WHAT NEEDS TO BE DONE » Filter these entries so that only lines with the word "joints" remain.

[Extracted data entries]
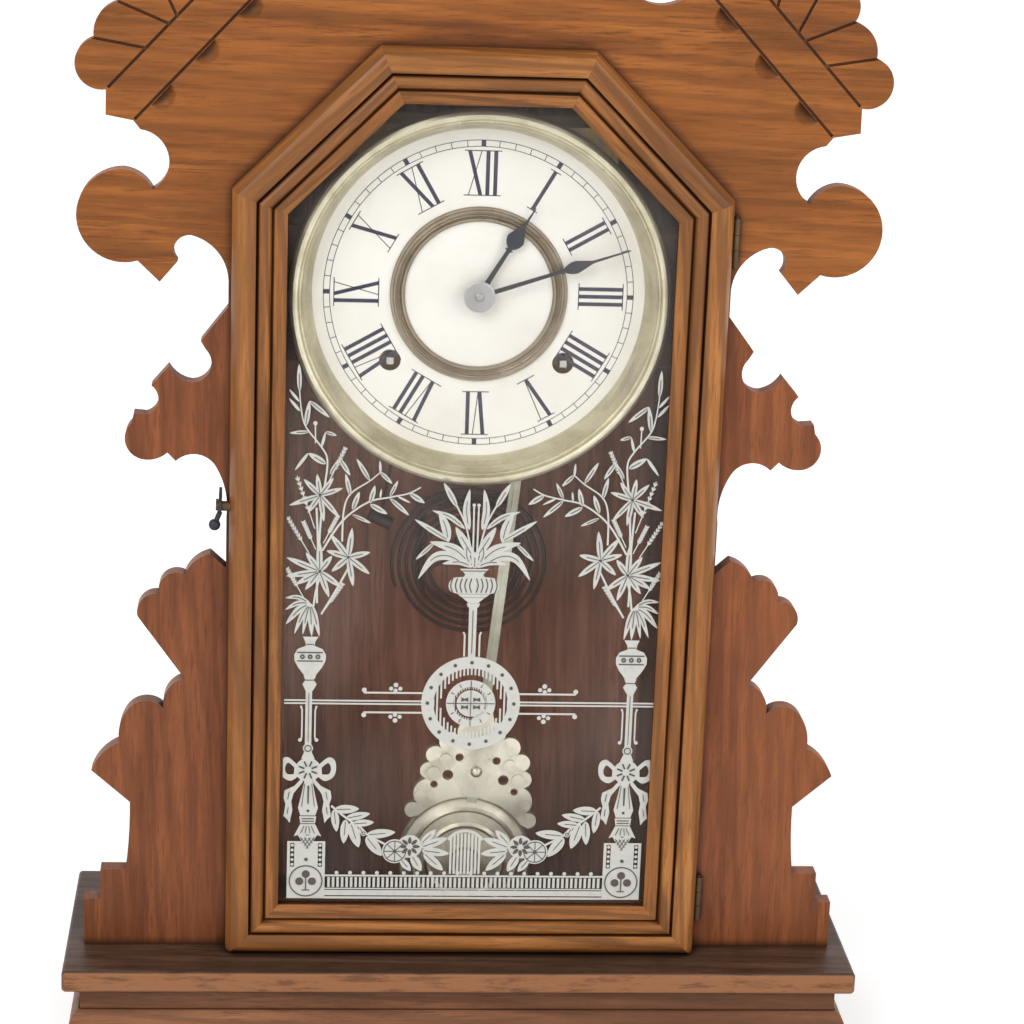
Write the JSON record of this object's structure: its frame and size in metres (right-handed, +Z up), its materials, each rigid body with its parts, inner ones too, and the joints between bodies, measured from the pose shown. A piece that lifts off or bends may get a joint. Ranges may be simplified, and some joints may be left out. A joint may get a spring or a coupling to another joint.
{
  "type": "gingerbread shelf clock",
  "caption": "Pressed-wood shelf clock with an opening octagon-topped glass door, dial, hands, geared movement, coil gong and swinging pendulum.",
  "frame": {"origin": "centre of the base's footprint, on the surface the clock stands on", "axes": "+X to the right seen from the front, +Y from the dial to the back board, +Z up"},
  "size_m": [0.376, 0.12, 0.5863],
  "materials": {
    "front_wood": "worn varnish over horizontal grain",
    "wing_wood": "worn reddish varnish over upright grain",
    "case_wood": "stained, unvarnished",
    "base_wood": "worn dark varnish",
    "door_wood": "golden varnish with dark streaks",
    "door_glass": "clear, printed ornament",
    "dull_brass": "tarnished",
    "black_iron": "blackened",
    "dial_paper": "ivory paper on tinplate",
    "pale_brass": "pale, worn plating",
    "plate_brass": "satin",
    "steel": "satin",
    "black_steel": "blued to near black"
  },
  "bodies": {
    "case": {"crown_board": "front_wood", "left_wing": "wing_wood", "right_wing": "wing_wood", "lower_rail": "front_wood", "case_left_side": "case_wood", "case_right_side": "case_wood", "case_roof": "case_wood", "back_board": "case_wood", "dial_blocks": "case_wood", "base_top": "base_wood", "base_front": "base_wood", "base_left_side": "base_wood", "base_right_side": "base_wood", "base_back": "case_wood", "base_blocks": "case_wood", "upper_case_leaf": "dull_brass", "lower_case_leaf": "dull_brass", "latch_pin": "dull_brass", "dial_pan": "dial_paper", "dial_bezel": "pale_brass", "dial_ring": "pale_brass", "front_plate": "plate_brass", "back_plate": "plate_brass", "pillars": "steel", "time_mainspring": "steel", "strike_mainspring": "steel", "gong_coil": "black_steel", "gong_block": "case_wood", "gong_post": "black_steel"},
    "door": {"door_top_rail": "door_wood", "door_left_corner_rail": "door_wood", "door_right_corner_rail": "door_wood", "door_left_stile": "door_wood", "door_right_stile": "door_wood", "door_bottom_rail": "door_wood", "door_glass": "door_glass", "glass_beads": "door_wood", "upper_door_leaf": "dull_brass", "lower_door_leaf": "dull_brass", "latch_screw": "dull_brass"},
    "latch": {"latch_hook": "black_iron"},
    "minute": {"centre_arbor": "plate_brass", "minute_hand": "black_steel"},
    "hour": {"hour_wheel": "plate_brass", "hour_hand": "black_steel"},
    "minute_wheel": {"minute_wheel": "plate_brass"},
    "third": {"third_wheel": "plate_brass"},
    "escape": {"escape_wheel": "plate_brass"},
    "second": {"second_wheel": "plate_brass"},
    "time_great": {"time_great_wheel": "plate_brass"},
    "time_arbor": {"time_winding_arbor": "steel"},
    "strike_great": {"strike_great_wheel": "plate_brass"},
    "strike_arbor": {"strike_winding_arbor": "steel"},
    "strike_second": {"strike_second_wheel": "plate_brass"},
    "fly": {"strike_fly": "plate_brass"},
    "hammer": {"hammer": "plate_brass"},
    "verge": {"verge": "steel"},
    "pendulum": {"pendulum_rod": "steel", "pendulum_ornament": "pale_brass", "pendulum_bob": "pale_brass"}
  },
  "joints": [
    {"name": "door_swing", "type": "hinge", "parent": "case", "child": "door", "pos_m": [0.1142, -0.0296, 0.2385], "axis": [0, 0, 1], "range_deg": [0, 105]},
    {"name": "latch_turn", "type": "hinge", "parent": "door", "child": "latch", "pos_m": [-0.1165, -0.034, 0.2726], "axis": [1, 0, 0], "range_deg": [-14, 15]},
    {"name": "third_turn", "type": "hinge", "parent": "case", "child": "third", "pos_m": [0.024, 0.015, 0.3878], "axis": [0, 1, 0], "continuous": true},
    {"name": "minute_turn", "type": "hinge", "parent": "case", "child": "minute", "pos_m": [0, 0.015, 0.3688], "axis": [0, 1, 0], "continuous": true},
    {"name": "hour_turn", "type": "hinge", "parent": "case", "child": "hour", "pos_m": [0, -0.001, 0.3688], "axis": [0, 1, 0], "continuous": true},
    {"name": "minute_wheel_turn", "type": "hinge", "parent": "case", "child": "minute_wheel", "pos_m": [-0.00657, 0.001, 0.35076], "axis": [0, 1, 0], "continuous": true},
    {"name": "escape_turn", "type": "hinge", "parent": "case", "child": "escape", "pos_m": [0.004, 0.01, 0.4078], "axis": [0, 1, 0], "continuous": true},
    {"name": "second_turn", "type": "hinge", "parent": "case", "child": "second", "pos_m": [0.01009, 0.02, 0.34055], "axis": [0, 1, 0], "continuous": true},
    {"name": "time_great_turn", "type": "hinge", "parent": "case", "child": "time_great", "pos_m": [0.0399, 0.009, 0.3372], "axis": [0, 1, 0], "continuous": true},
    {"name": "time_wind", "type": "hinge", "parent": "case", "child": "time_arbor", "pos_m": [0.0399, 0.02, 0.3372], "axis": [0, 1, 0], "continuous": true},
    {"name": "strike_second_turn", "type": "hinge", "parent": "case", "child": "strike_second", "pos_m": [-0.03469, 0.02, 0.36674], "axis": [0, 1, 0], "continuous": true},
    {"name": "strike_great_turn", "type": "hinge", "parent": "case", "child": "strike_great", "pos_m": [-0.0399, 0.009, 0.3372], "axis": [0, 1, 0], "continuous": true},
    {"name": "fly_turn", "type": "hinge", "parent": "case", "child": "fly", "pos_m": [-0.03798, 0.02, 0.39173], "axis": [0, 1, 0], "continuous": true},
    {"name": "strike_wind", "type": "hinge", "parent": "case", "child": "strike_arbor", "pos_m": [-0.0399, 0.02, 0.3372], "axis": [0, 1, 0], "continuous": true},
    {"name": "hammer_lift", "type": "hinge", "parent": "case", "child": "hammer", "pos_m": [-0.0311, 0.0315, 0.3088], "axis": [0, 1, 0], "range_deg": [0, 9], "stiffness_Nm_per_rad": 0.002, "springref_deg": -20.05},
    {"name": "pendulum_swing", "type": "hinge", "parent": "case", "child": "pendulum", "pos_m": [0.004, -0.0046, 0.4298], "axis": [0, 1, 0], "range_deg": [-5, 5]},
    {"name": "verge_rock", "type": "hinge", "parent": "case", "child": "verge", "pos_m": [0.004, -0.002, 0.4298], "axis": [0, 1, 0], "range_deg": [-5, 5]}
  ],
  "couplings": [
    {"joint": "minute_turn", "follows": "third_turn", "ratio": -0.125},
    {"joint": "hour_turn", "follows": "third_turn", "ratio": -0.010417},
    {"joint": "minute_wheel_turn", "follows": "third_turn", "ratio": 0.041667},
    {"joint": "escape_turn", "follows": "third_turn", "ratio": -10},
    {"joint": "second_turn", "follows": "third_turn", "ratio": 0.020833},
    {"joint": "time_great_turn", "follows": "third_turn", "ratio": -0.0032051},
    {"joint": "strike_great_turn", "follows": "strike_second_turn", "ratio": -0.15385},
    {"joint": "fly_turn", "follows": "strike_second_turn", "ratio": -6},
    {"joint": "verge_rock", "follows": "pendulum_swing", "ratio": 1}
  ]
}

...

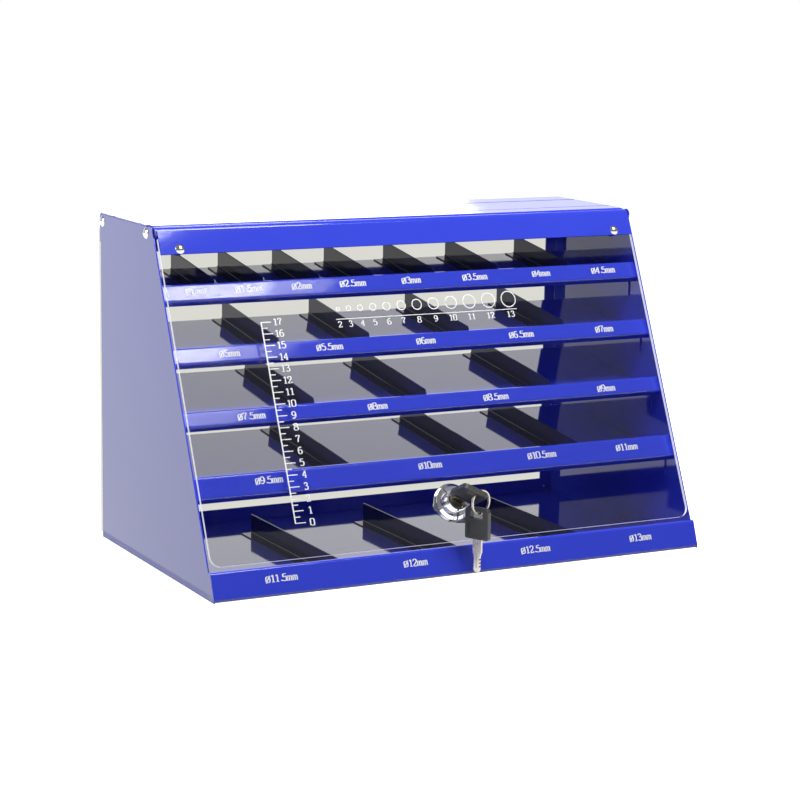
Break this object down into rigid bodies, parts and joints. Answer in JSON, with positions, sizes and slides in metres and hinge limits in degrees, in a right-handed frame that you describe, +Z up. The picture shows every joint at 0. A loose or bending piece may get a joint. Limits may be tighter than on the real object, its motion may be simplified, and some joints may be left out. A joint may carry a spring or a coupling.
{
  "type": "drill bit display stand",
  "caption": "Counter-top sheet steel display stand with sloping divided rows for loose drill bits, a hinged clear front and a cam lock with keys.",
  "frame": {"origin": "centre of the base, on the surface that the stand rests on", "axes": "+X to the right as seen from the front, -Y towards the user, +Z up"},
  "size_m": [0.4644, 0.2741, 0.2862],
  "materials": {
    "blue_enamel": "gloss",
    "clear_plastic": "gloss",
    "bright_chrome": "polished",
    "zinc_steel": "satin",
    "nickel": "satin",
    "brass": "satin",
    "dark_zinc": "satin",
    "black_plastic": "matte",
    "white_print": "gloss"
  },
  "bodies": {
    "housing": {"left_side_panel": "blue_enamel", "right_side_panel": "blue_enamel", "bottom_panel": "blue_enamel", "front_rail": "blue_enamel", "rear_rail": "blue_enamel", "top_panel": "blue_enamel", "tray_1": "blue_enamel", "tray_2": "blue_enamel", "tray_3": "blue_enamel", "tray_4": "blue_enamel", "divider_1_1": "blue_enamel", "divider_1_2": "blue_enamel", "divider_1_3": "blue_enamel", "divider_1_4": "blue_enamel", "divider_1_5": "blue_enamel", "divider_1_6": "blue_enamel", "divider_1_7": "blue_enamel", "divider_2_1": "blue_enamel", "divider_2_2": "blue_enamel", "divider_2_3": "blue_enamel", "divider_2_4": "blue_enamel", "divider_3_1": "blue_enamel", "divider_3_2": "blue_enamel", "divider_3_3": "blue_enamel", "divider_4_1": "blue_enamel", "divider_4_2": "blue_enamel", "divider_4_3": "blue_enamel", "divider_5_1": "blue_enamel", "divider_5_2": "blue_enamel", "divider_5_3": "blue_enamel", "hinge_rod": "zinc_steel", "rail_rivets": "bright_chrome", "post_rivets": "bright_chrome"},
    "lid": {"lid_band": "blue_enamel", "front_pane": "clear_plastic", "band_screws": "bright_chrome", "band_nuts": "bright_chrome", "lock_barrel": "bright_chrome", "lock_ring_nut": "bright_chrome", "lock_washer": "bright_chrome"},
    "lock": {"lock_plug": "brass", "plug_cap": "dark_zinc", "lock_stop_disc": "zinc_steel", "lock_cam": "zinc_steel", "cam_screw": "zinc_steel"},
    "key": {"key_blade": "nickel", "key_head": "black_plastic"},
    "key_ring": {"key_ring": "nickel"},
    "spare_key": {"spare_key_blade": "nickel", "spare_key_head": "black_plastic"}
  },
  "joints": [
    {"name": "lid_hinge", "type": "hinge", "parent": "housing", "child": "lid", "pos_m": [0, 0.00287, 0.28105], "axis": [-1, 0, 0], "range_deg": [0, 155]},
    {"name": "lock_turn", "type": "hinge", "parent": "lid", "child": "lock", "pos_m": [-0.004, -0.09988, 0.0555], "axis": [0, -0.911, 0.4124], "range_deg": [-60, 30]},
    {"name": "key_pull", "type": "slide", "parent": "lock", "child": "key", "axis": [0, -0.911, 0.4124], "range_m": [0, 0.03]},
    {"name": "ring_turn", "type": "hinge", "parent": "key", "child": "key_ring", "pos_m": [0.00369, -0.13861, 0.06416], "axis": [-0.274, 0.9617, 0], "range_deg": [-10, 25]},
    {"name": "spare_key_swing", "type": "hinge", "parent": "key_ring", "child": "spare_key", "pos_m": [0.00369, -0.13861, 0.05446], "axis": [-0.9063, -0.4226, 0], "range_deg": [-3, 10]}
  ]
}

RESULT OF THIS TASK »
Write the JSON record of this object's structure: its frame and size in metres (right-handed, +Z up), its materials, each rigid body with its parts, inner ones too, and the joints between bodies, measured from the pose shown. A piece that lifts off or bends may get a joint. Ranges may be simplified, and some joints may be left out. A joint may get a spring or a coupling to another joint.
  "joints": [
Break this object down into rigid bodies, parts and joints. Answer in JSON, with positions, sizes and slides in metres and hinge limits in degrees, in a right-handed frame that you describe, +Z up. The picture shows every joint at 0. A loose or bending piece may get a joint. Limits may be tighter than on the real object, its motion may be simplified, and some joints may be left out. A joint may carry a spring or a coupling.
  "joints": [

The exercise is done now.